*THE PROBLEM*
Each line should be copied exactly.

*ENTRIES*
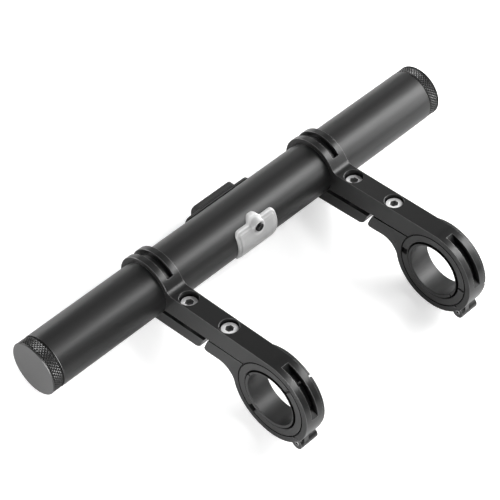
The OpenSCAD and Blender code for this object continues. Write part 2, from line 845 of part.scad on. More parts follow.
tube();
cap(left);  // left_cap
cap(right);  // right_cap
contact_spring(left);  // left_cap_spring
contact_spring(right);  // right_cap_spring
arm(left);  // left_arm
arm(right);  // right_arm
jaw(left);  // left_jaw
jaw(right);  // right_jaw
hinge_pin(left);  // left_hinge_pin
hinge_pin(right);  // right_hinge_pin
tube_bolt(left);  // left_tube_bolt
tube_bolt(right);  // right_tube_bolt
bar_bolt(left);  // left_bar_bolt
bar_bolt(right);  // right_bar_bolt
outer_shim(left);  // left_outer_shim
outer_shim(right);  // right_outer_shim
inner_shim(left);  // left_inner_shim
inner_shim(right);  // right_inner_shim
port_cover();
push_button();
rear_housing();
board_carrier();
circuit_board();
usb_socket();
socket_tongue();
tact_switch();
contact(left);  // left_contact
contact(right);  // right_contact
cell(left);  // left_cell
cell(right);  // right_cell
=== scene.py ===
"""Looks of the handlebar extender: the photograph's camera, soft studio light and the finishes."""
import json
import math

import bmesh
import bpy
from mathutils import Matrix, Vector
from mathutils.geometry import delaunay_2d_cdt

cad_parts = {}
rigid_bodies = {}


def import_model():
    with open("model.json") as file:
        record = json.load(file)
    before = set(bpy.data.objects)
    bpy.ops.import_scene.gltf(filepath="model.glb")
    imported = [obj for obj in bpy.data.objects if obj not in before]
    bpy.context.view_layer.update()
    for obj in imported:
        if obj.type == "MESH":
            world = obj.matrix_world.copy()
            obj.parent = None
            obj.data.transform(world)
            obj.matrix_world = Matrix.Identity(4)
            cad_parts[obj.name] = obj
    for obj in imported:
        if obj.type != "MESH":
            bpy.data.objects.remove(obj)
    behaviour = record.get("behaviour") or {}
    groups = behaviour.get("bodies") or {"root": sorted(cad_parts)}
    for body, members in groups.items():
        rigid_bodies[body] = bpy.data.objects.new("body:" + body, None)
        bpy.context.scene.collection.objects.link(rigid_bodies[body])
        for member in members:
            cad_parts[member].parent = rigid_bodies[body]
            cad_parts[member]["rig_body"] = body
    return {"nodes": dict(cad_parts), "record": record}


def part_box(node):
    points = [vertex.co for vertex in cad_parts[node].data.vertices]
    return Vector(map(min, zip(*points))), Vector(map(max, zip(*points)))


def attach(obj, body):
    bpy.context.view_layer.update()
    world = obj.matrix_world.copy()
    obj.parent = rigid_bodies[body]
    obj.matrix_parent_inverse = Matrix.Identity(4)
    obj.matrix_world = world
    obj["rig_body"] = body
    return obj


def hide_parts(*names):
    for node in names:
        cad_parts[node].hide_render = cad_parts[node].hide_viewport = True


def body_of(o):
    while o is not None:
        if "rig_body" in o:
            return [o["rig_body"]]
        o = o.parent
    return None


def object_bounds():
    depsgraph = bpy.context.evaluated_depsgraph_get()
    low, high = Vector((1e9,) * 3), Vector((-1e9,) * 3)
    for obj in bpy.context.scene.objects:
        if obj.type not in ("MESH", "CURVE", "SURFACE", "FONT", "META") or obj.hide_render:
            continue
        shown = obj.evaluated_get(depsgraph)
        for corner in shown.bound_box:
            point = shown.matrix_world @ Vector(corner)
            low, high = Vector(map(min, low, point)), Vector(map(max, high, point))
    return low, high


MM = 0.001

# The photograph's camera, worked out from the tube: lengths in tube radii from the tube's middle
FOCAL_PX = 2132.0
FRAME_PX = 500
TUBE_R = 11.1 * MM
CAM_AZIMUTH = math.radians(-45.7035)
CAM_ELEVATION = math.radians(46.0857)
CAM_OFFSET = (-0.4174, 1.0164)
CAM_DISTANCE = 73.9048
# The part lies with its rings and hoops on the floor, which turns it by this much about X
PHOTO_TILT = math.radians(-14.42)

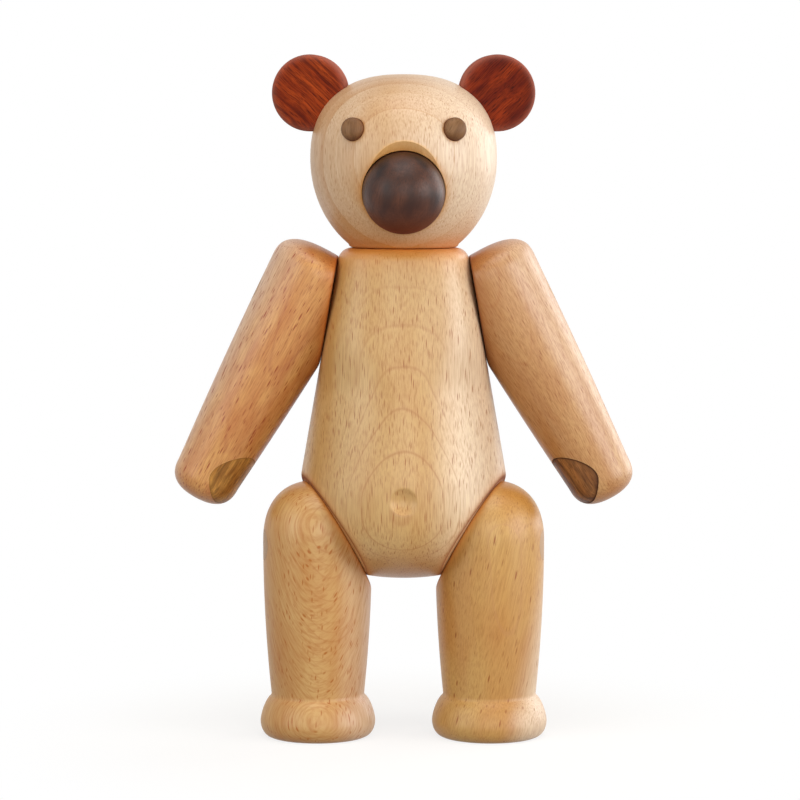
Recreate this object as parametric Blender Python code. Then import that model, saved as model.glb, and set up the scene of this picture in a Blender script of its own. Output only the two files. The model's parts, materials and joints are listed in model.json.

*COMPLETE OUTPUT*
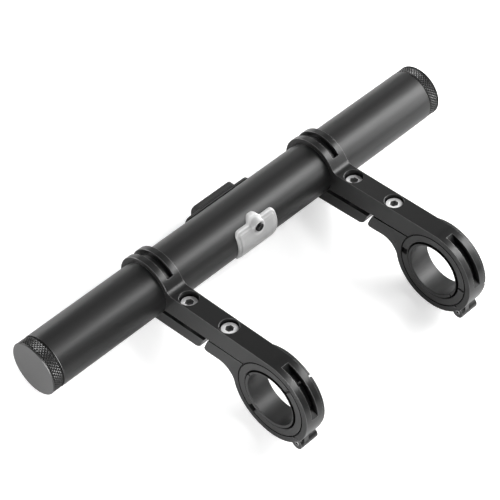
The OpenSCAD and Blender code for this object continues. Write part 2, from line 845 of part.scad on. More parts follow.
tube();
cap(left);  // left_cap
cap(right);  // right_cap
contact_spring(left);  // left_cap_spring
contact_spring(right);  // right_cap_spring
arm(left);  // left_arm
arm(right);  // right_arm
jaw(left);  // left_jaw
jaw(right);  // right_jaw
hinge_pin(left);  // left_hinge_pin
hinge_pin(right);  // right_hinge_pin
tube_bolt(left);  // left_tube_bolt
tube_bolt(right);  // right_tube_bolt
bar_bolt(left);  // left_bar_bolt
bar_bolt(right);  // right_bar_bolt
outer_shim(left);  // left_outer_shim
outer_shim(right);  // right_outer_shim
inner_shim(left);  // left_inner_shim
inner_shim(right);  // right_inner_shim
port_cover();
push_button();
rear_housing();
board_carrier();
circuit_board();
usb_socket();
socket_tongue();
tact_switch();
contact(left);  // left_contact
contact(right);  // right_contact
cell(left);  // left_cell
cell(right);  // right_cell
=== scene.py ===
"""Looks of the handlebar extender: the photograph's camera, soft studio light and the finishes."""
import json
import math

import bmesh
import bpy
from mathutils import Matrix, Vector
from mathutils.geometry import delaunay_2d_cdt

cad_parts = {}
rigid_bodies = {}


def import_model():
    with open("model.json") as file:
        record = json.load(file)
    before = set(bpy.data.objects)
    bpy.ops.import_scene.gltf(filepath="model.glb")
    imported = [obj for obj in bpy.data.objects if obj not in before]
    bpy.context.view_layer.update()
    for obj in imported:
        if obj.type == "MESH":
            world = obj.matrix_world.copy()
            obj.parent = None
            obj.data.transform(world)
            obj.matrix_world = Matrix.Identity(4)
            cad_parts[obj.name] = obj
    for obj in imported:
        if obj.type != "MESH":
            bpy.data.objects.remove(obj)
    behaviour = record.get("behaviour") or {}
    groups = behaviour.get("bodies") or {"root": sorted(cad_parts)}
    for body, members in groups.items():
        rigid_bodies[body] = bpy.data.objects.new("body:" + body, None)
        bpy.context.scene.collection.objects.link(rigid_bodies[body])
        for member in members:
            cad_parts[member].parent = rigid_bodies[body]
            cad_parts[member]["rig_body"] = body
    return {"nodes": dict(cad_parts), "record": record}


def part_box(node):
    points = [vertex.co for vertex in cad_parts[node].data.vertices]
    return Vector(map(min, zip(*points))), Vector(map(max, zip(*points)))


def attach(obj, body):
    bpy.context.view_layer.update()
    world = obj.matrix_world.copy()
    obj.parent = rigid_bodies[body]
    obj.matrix_parent_inverse = Matrix.Identity(4)
    obj.matrix_world = world
    obj["rig_body"] = body
    return obj


def hide_parts(*names):
    for node in names:
        cad_parts[node].hide_render = cad_parts[node].hide_viewport = True


def body_of(o):
    while o is not None:
        if "rig_body" in o:
            return [o["rig_body"]]
        o = o.parent
    return None


def object_bounds():
    depsgraph = bpy.context.evaluated_depsgraph_get()
    low, high = Vector((1e9,) * 3), Vector((-1e9,) * 3)
    for obj in bpy.context.scene.objects:
        if obj.type not in ("MESH", "CURVE", "SURFACE", "FONT", "META") or obj.hide_render:
            continue
        shown = obj.evaluated_get(depsgraph)
        for corner in shown.bound_box:
            point = shown.matrix_world @ Vector(corner)
            low, high = Vector(map(min, low, point)), Vector(map(max, high, point))
    return low, high


MM = 0.001

# The photograph's camera, worked out from the tube: lengths in tube radii from the tube's middle
FOCAL_PX = 2132.0
FRAME_PX = 500
TUBE_R = 11.1 * MM
CAM_AZIMUTH = math.radians(-45.7035)
CAM_ELEVATION = math.radians(46.0857)
CAM_OFFSET = (-0.4174, 1.0164)
CAM_DISTANCE = 73.9048
# The part lies with its rings and hoops on the floor, which turns it by this much about X
PHOTO_TILT = math.radians(-14.42)

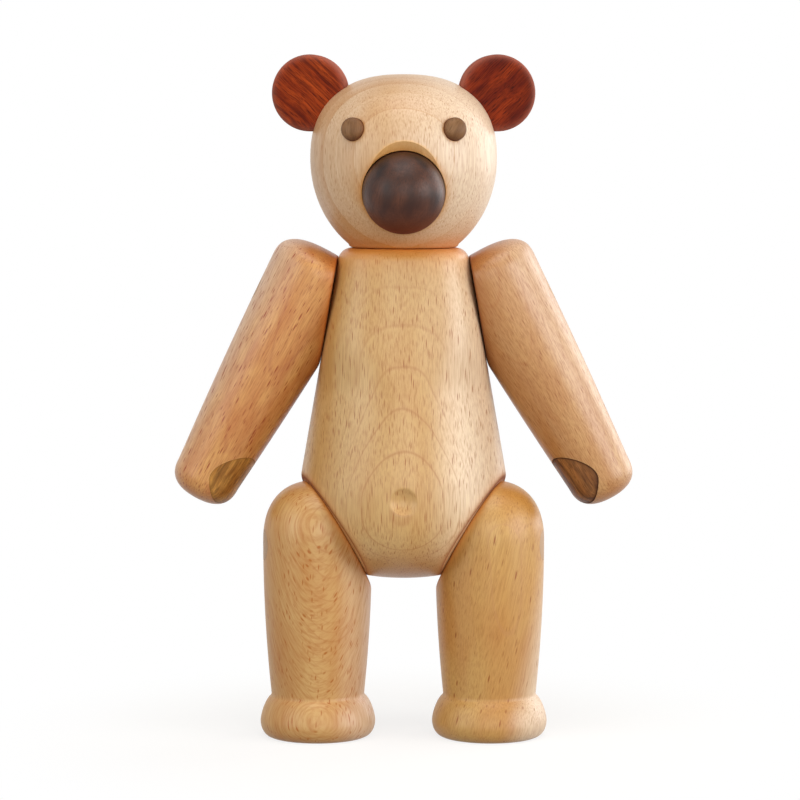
Recreate this object as parametric Blender Python code. Then import that model, saved as model.glb, and set up the scene of this picture in a Blender script of its own. Output only the two files. The model's parts, materials and joints are listed in model.json.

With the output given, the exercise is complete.